For the full step-by-step process, including how the tribunal assesses market rent, see Form 4A explained: how to increase rent under the RRA. For where to download Form 4A itself, see Form 4A template download: where to get the new S13 notice.

Common questions

Q: Does the covering letter have to be on Form 4A?

No. Only the notice itself must be in the prescribed form. The covering letter is yours to draft. Just don't word it in a way that could be confused with the notice — refer to the form, don't re-state it.

Q: Can I email the covering letter and post the Form 4A?

You can email the letter, but Form 4A service rules depend on the tenancy agreement's service clauses. Most landlords serve both by first-class post or recorded delivery to keep the service record clean. If you're emailing, follow up with hard copies and keep the email read receipt.

Q: What if the tenant doesn't reply?

Silence is implicit acceptance. The new rent takes effect on the date stated in the Form 4A, and rent is payable at that figure from that date — unless the tenant applies to the First-tier Tribunal before the effective date. If they don't apply by then, the proposed rent stands.

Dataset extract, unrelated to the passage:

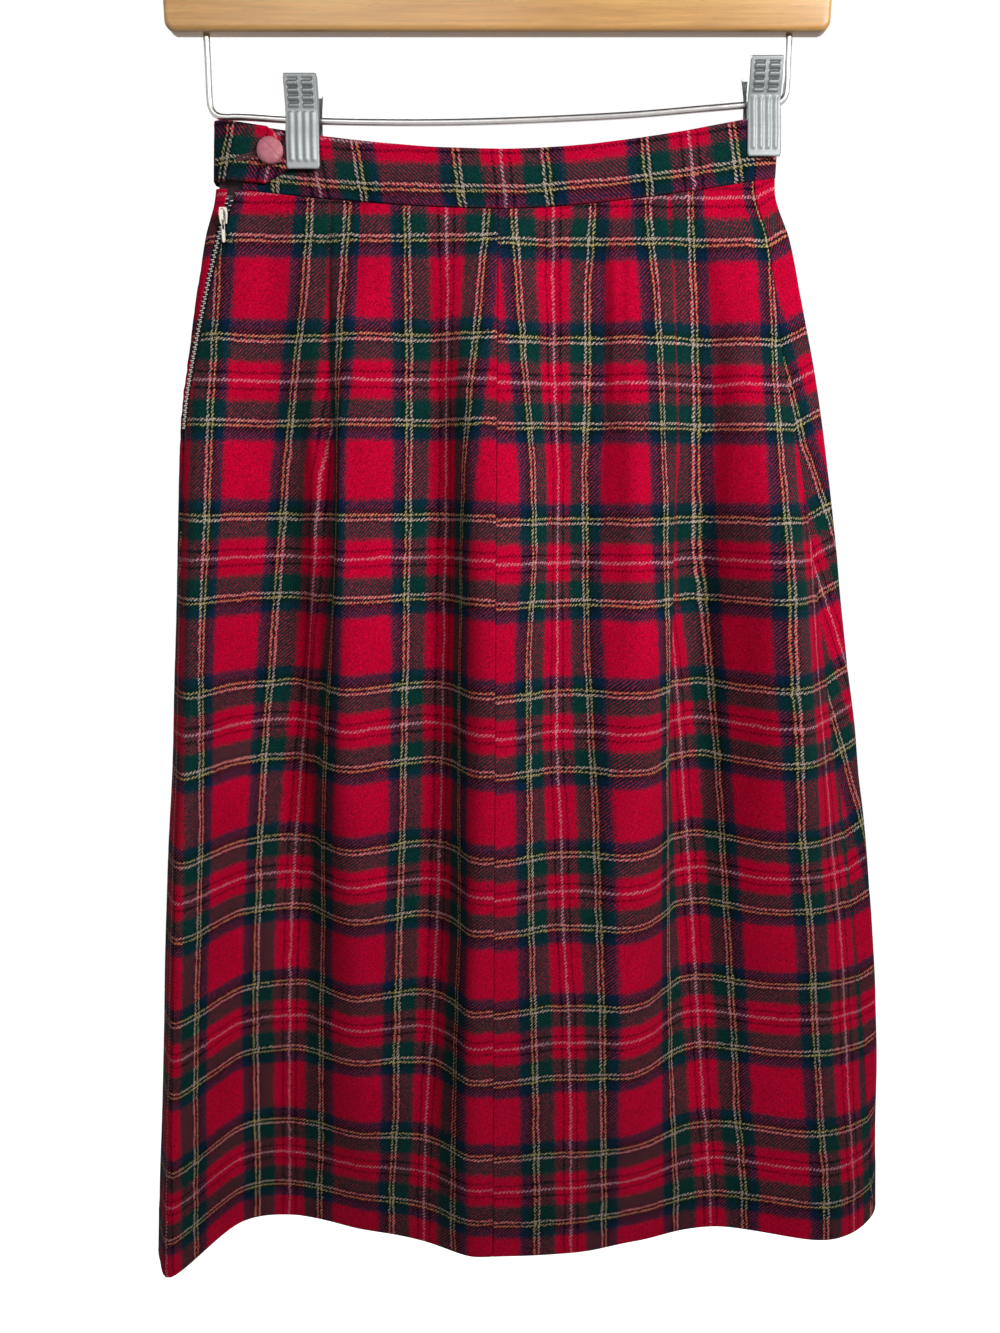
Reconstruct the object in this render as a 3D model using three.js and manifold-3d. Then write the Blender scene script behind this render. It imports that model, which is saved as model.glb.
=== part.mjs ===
// An a-line skirt of checked wool flannel, hanging from two clips on a wooden hanger.
// Millimetres, +Z up, +X to the right of a viewer who faces the front, which looks along -Y.
// The origin is where the hanger's hook rests on its rail or nail.
import * as THREE from 'three';
import * as BufferGeometryUtils from 'three/addons/utils/BufferGeometryUtils.js';
import Module from 'manifold-3d';

// Cloth
const CLOTH = 1.6; // wall of the wool flannel
const BAND_CLOTH = 2.4; // folded and stiffened waistband
const HEM_CLOTH = 2.8; // two layers where the hem is turned up
const HEM_TURN = 38; // height of the turned-up hem
const SEAM_GAP = 0.3;
const WAIST_Z = -209; // centre front of the waist seam
const SKIRT_LENGTH = 672; // from there to the hem
const HALF_WAIST = 165; // half the waistband, laid flat

// The waist seam and the top of the band sag between the clips
const SEAM_RISE = { left: 12, right: 18, power: 1.5 };
const BAND_HEIGHT = 32.5;
const BAND_RISE = { left: 16, right: 21, power: 1.7 };
const BAND_ROWS = 4;

// Levels, measured down from the centre of the waist seam, that the fold table refers to
const LEVELS = { waist: -4, hip: 126, thigh: 281, knee: 491, hem: SKIRT_LENGTH };

// The outline of the hanging skirt, seen from the front
const SIDE_COLUMNS = ['down', 'left', 'right'];
const SIDES = [
  [-54, -163, 160],
  [-12, -166, 160.5],
  [16, -173.5, 171],
  [66, -184, 184.5],
  [121, -193, 198],
  [226, -199, 219],
  [331, -206, 238],
  [436, -215, 254],
  [540, -223, 266],
  [SKIRT_LENGTH, -234, 273],
];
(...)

Q: Can I increase rent without Form 4A if the tenant agrees in writing?

A genuine written agreement to a higher rent is a separate route under contract law and HA 1988 s.13(4)(b) (which permits a lower figure to be agreed after a valid s.13 notice). Bypassing Form 4A entirely is risky — the safer pattern is to serve Form 4A and accept a negotiated lower amount in writing if the tenant comes back with one.


Guidance only, not legal advice. The template is a starting point — adapt it to your specific tenancy and verify the figures against the GOV.UK Form 4A you serve. For complex tenancies (joint, supported, regulated) or where a tribunal referral is likely, consult a qualified housing solicitor or a member body such as Propertymark, ARLA, or the NRLA.

This guide applies to assured periodic tenancies in England. It does not cover Wales, Scotland, or Northern Ireland (separate regimes), or regulated tenancies under the Rent Act 1977 (separate rules).